— Short task —
Quote precisely the final stretch of the listing: start at the line containing "Write the build123d" and stop after the last line.

— Exercise materials —
[start]

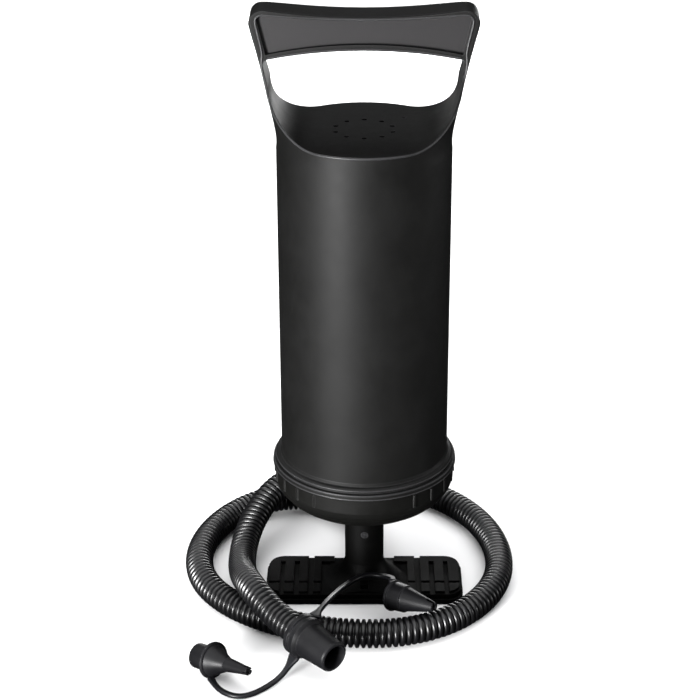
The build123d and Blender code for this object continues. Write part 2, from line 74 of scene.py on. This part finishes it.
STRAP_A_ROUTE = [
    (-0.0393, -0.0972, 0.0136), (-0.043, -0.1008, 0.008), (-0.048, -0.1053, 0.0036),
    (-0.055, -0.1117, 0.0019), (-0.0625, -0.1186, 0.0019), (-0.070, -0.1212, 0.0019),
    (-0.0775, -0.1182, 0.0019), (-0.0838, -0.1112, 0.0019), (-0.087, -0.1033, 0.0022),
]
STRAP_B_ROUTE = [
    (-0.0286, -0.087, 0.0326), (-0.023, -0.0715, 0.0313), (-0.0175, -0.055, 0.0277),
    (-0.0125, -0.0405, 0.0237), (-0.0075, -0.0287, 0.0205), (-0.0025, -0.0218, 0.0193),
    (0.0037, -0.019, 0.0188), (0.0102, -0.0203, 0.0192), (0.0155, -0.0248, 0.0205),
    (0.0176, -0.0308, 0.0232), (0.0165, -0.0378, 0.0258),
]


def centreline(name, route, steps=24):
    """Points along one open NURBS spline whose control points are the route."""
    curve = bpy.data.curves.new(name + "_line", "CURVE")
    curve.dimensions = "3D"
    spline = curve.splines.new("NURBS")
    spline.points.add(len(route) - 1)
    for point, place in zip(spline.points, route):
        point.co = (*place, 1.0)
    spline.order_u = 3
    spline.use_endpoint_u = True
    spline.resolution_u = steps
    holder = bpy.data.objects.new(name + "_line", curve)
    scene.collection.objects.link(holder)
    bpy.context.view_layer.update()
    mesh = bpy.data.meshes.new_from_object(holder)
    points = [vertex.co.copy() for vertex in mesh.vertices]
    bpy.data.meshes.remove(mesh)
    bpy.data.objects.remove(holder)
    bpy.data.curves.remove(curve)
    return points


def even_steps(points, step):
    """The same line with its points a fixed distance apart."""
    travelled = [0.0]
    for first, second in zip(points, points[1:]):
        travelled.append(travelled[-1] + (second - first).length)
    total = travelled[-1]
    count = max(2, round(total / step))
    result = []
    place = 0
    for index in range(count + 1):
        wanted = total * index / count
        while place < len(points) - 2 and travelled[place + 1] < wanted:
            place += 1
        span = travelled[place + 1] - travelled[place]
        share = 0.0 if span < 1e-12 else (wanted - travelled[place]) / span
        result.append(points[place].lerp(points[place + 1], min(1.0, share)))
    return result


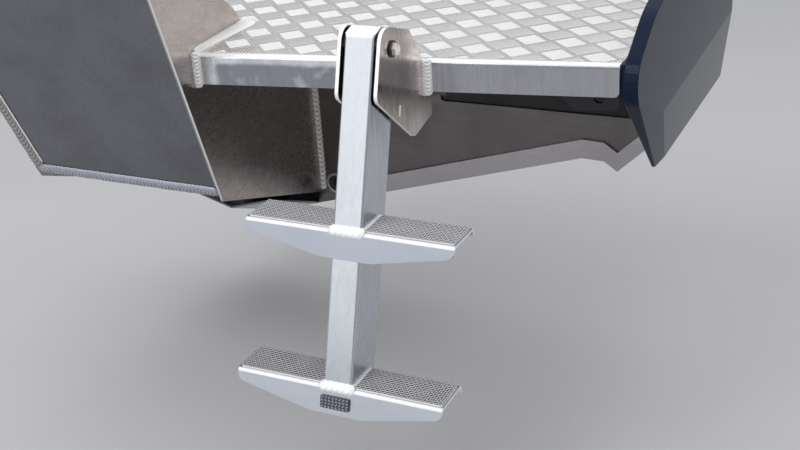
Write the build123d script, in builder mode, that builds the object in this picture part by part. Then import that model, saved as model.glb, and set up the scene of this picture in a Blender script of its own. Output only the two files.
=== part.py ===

[end]

— Complete output —
Write the build123d script, in builder mode, that builds the object in this picture part by part. Then import that model, saved as model.glb, and set up the scene of this picture in a Blender script of its own. Output only the two files.
=== part.py ===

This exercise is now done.